To have a long-term relationship that works, a couple usually has long-term goals, but having financial goals is also a part of this. Talking about money and money issues is necessary. Open communication and clarity when it comes to financial matters is very important. Worked-through financial plans and goals is key. Getting to know your partner in many different ways is important and getting to know him/her financially is one of these ways.

•Sit down and be calm, take all the emotion out of the talk.

•Compromise. Talk through issues, who needs what, what is important to each person. Be flexible. Try to understand that the other person is not you. He/She has different needs, wants and goals. For example you might want to spend money on clothes and shoes and your husband/partner/boyfriend wants to buy a surf board, go out with the guys, take a vacation. What is important in the beginning stages is to be able to feel the freedom to talk to the other person without judgment and criticism. Work on resolving differences. Give yourself time to grow and learn. Be respectful and calm when you are having these discussions.

•Try to look at your spending plan and provide a way for all goals to be met. Both people in the relationship need to feel satisfied and happy. If one of you doesn’t, resentment and anger will build and this can tear apart your relationship. It is very important to be honest with each other.

•Talk about money and the day-to-day management of money. When both partners are involved in the money making decisions, both partners take responsibility and ownership for their relationship.
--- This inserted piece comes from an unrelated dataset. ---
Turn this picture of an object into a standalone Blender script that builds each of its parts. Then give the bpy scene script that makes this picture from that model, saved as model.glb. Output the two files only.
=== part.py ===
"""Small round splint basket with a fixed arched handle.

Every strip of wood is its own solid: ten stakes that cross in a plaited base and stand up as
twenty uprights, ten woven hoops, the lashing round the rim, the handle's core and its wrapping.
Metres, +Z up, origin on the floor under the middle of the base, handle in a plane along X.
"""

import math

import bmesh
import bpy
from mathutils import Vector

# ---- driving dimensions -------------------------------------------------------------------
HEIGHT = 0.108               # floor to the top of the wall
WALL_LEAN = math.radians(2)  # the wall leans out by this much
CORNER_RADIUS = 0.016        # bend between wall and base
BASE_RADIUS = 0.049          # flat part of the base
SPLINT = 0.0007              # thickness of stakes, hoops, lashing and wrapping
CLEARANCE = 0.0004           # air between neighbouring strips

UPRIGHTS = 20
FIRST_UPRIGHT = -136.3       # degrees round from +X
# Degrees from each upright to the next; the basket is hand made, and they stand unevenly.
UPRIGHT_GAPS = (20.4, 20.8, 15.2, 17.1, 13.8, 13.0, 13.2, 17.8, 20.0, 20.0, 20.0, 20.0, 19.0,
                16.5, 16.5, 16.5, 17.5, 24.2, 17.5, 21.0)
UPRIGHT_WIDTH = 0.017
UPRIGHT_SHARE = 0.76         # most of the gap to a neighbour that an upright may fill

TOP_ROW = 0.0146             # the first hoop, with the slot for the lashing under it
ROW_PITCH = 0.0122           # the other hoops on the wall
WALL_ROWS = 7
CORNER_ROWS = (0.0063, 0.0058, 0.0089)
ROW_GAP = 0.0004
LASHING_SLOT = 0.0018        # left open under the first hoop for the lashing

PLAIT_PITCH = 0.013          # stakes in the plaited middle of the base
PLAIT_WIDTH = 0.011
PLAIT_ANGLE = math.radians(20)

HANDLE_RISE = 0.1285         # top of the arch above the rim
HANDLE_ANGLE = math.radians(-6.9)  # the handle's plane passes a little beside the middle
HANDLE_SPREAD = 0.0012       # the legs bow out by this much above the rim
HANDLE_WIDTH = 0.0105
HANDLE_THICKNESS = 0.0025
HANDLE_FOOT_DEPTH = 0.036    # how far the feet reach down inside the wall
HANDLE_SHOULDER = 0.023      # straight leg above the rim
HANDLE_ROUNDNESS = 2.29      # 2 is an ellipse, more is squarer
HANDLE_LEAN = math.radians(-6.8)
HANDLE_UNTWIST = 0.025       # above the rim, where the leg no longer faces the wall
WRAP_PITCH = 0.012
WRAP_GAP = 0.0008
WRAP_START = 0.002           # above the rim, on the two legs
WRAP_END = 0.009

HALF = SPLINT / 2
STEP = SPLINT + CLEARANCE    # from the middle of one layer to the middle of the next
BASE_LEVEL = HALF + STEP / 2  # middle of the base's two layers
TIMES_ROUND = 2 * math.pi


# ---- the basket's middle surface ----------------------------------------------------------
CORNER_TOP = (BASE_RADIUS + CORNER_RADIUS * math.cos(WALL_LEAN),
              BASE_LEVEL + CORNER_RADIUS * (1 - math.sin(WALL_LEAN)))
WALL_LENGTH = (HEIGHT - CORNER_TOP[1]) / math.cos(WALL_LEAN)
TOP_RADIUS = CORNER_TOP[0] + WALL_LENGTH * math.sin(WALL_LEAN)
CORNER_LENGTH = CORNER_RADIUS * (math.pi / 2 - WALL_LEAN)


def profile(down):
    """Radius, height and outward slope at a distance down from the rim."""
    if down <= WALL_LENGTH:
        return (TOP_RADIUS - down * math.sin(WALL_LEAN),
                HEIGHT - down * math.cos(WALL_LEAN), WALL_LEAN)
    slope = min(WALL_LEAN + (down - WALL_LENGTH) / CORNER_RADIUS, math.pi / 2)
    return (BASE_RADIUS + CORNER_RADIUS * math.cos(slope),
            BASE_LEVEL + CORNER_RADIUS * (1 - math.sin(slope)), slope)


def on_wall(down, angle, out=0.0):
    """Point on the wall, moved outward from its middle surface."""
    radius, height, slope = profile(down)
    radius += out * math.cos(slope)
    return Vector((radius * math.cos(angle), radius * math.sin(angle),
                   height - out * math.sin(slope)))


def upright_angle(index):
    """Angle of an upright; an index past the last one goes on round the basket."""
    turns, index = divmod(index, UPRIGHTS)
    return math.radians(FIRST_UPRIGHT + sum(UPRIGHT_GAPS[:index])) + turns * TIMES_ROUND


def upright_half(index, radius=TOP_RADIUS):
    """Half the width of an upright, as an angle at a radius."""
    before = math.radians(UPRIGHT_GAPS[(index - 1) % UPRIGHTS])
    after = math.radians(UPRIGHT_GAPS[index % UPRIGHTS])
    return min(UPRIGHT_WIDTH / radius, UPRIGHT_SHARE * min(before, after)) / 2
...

• Be sure not to take on your significant other’s debt. However talking to him and/or sitting down and helping him with a repayment plan without judgment or a “better-than-thou” attitude is helpful.

•Consider a pre-nuptial agreement before marriage. Prenuptials protect yourself and your partner. They are written out of mutual respect for both of you.

•Discuss retirement goals and savings.

•Go over each of your spending habits and how that effects you as a couple. For example if one of you has a compulsive spending habit or a hoarding habit, address it openly and honestly without blame, shame or guilt. No one is perfect, and spending habits can be changed.

•Once you both are in a committed long term relationship, money goals and desires should be made together as a couple. Buying homes, taking vacations, saving for education of schools, retirement etc. Decide together where to invest, go over the monthly expenses together, the spending plan, the timing of purchases, engage in all the decisions, ask questions, be clear on money issues. Sometimes the higher earner takes it upon herself/himself to make all these decisions. However leaving out the other partner can cause resentments, anger, feelings of not being a part of. Also the lower income earner feels that she is ‘giving away’ her power and doesn’t have a say in the relationship. This imbalance of power can tear apart a relationship. Always remember a partnership, a team, works together on all issues; including money matters.

•Financial independence is important for each of you, in addition to the financial partnership you have together. It is important for each of you to have our own financial identity, just in case something happens and you are single again. For example I suggest each of you keep one or two credit cards and bank accounts in your own name so you maintain your own credit report.

•I suggest a shared checking account for household bills and a shared credit card for agreed to partnership expenses. Each partner should contribute the shared account based on his or her income levels. For example if the higher income earner makes twice as much money then he/she should contribute twice as much to the shared account. Please remember the shared account is for talked about expenses not for shopping sprees, personal expenses etc.